When I first watched the hearing, I hoped the mourning people of South Carolina would not have political debates forced on them while their throats were full of tears. But as Ms. Haley implied, they went forward on their own, as Southerners and South Carolinians, and made the decision while their throats were full of tears.
This was the South talking to the South.
And it was Christians talking to Christians about what Christianity is.
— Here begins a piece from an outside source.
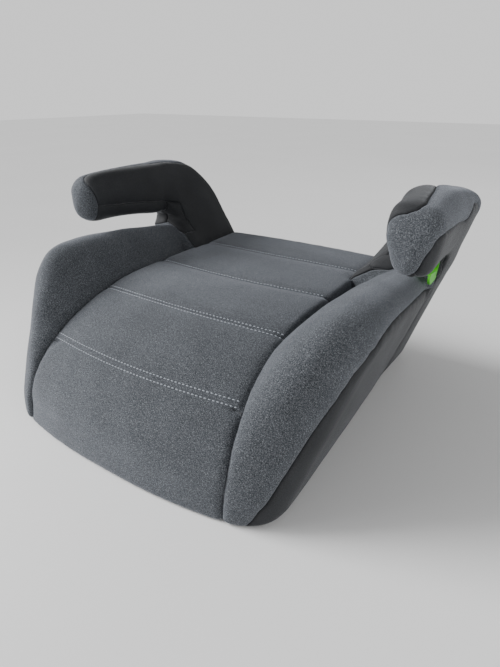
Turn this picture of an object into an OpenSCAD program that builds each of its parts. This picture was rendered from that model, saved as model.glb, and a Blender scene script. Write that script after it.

In Christianity Today, writer Michael Wear, who headed President Obama’s faith outreach efforts in the 2012 campaign, had a strong piece with a strong headline: “Stop Explaining Away Black Christian Forgiveness.” Mr. Wear bluntly rejected recent essays arguing that the relatives who spoke at the bail hearing were acting out the traditions or survival mechanisms of their race. That, he argued, is an elitist, racist view. The “confounding forgiveness” given voice at the bail hearing, the “radical love” contained in the statements, was not cultural, sociological or political, it was theological. It was about Jesus Christ. “They did not forgive to express the values of their race or to represent the character of their country, but to be faithful to their God.” Black people, he added, have “equal access to Jesus,” and the survivors could forgive “because they believe that fateful night in the upper room of Mother Emanuel was not the end of their loved ones’ stories.” They believed the dead are as they were, “in the Kingdom of God, beloved by him, their greatest longings realized.” He asked: “What other American community today displays less shame, less reservation, less self-awareness about proclaiming the Christian faith?”
That is exactly what I thought as I watched the hearing.
The Nobel Peace Prize committee, if they know it, have some new nominees: the relatives of the dead who offered the mercy that relaxed the hands of those who’d been holding, too tight, to a flag.
Everyone thinks progress depends on indignation, accusation, aggression, demonstration, marching. But we just saw anger lose to love. It’s a huge moment.